◆ EXERCISE PROMPT
Restate word for word the lines of the data below, from the first through the one that has "shift: tuple[float, float]".

*-*-*

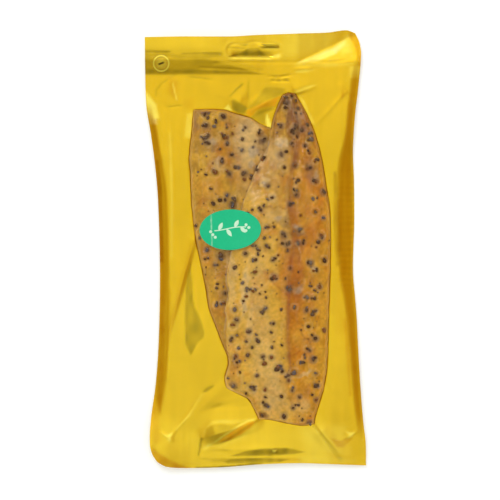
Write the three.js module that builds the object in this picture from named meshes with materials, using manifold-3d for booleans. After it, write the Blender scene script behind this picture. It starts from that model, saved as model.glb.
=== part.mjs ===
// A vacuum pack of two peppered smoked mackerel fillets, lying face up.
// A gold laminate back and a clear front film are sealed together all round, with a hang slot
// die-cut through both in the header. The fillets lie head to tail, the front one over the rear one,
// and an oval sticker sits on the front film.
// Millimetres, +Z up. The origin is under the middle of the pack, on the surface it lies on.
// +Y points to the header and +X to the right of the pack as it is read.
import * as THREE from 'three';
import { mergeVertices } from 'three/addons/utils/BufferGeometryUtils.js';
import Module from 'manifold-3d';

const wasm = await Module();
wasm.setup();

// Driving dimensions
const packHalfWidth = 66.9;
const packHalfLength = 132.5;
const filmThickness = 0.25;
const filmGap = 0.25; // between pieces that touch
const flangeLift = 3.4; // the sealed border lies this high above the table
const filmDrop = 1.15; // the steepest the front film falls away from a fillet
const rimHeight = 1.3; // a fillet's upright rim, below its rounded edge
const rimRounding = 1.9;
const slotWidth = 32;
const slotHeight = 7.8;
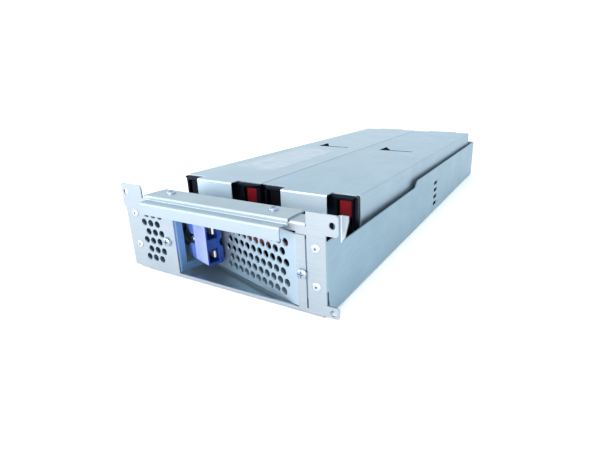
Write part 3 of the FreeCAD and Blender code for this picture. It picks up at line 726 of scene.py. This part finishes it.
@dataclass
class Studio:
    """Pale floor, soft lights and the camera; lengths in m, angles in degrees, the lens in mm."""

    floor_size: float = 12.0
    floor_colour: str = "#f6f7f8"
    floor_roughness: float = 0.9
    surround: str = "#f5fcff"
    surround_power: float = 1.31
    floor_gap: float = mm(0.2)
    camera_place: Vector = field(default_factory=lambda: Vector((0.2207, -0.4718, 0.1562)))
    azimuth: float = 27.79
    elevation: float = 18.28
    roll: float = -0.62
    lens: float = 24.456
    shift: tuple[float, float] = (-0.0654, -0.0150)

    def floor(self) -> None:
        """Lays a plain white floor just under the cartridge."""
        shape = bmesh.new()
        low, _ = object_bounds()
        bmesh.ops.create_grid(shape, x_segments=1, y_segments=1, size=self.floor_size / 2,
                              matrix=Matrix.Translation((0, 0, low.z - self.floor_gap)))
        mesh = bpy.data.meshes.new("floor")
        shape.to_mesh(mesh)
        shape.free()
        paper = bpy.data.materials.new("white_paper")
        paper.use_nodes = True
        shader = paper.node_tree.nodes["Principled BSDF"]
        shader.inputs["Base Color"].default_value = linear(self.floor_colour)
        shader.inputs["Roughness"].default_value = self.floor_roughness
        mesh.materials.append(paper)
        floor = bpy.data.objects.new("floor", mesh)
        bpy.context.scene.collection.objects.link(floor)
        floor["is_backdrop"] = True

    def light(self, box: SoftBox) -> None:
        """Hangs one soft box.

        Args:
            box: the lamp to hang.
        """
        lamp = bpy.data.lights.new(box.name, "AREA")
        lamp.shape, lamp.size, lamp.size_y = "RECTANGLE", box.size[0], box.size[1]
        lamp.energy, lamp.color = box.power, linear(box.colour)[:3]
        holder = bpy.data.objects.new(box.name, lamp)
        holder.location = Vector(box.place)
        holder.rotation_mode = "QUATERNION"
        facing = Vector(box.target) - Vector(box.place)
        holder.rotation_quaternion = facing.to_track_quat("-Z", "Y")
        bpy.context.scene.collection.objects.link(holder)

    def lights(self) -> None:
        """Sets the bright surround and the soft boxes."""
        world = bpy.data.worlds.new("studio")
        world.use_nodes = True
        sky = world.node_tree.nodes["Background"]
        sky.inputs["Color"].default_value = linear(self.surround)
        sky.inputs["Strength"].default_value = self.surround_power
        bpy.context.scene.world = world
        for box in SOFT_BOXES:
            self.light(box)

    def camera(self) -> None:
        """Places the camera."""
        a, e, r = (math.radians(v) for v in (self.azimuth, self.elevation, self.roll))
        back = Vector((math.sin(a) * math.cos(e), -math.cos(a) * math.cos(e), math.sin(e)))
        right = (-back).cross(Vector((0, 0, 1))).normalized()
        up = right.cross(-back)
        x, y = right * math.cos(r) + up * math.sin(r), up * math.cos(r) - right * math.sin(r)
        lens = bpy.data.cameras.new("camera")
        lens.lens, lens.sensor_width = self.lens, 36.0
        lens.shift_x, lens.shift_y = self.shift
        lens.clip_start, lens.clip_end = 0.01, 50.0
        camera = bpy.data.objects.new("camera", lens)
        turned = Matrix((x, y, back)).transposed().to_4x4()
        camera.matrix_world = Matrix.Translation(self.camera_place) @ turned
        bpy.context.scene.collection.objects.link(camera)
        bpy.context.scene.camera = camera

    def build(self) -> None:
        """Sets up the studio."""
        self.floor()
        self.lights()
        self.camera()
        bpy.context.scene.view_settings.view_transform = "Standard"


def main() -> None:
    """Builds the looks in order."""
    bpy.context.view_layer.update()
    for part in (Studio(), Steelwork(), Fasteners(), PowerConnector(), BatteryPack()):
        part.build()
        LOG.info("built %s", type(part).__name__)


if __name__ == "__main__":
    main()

*-*-*

◆ SOLUTION TO THE EXERCISE
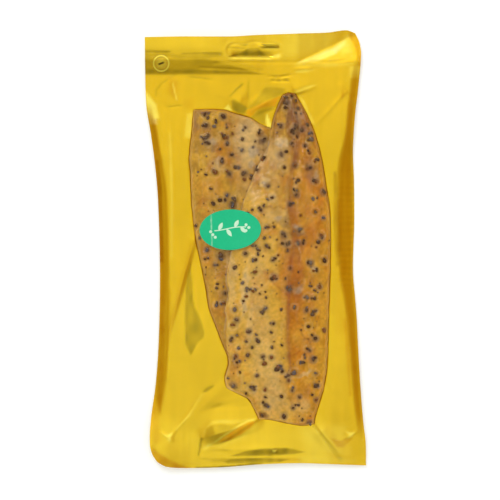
Write the three.js module that builds the object in this picture from named meshes with materials, using manifold-3d for booleans. After it, write the Blender scene script behind this picture. It starts from that model, saved as model.glb.
=== part.mjs ===
// A vacuum pack of two peppered smoked mackerel fillets, lying face up.
// A gold laminate back and a clear front film are sealed together all round, with a hang slot
// die-cut through both in the header. The fillets lie head to tail, the front one over the rear one,
// and an oval sticker sits on the front film.
// Millimetres, +Z up. The origin is under the middle of the pack, on the surface it lies on.
// +Y points to the header and +X to the right of the pack as it is read.
import * as THREE from 'three';
import { mergeVertices } from 'three/addons/utils/BufferGeometryUtils.js';
import Module from 'manifold-3d';

const wasm = await Module();
wasm.setup();

// Driving dimensions
const packHalfWidth = 66.9;
const packHalfLength = 132.5;
const filmThickness = 0.25;
const filmGap = 0.25; // between pieces that touch
const flangeLift = 3.4; // the sealed border lies this high above the table
const filmDrop = 1.15; // the steepest the front film falls away from a fillet
const rimHeight = 1.3; // a fillet's upright rim, below its rounded edge
const rimRounding = 1.9;
const slotWidth = 32;
const slotHeight = 7.8;
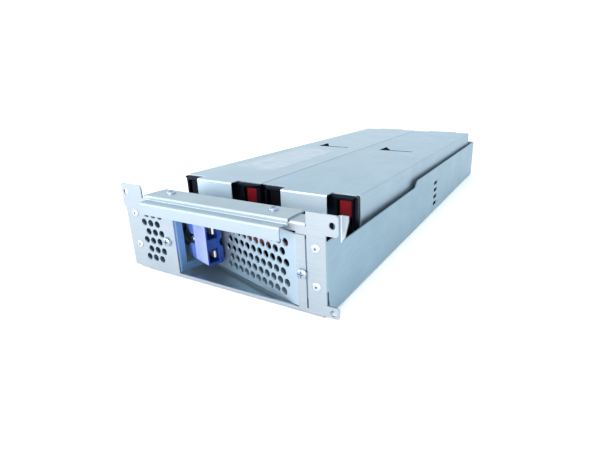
Write part 3 of the FreeCAD and Blender code for this picture. It picks up at line 726 of scene.py. This part finishes it.
@dataclass
class Studio:
    """Pale floor, soft lights and the camera; lengths in m, angles in degrees, the lens in mm."""

    floor_size: float = 12.0
    floor_colour: str = "#f6f7f8"
    floor_roughness: float = 0.9
    surround: str = "#f5fcff"
    surround_power: float = 1.31
    floor_gap: float = mm(0.2)
    camera_place: Vector = field(default_factory=lambda: Vector((0.2207, -0.4718, 0.1562)))
    azimuth: float = 27.79
    elevation: float = 18.28
    roll: float = -0.62
    lens: float = 24.456
    shift: tuple[float, float] = (-0.0654, -0.0150)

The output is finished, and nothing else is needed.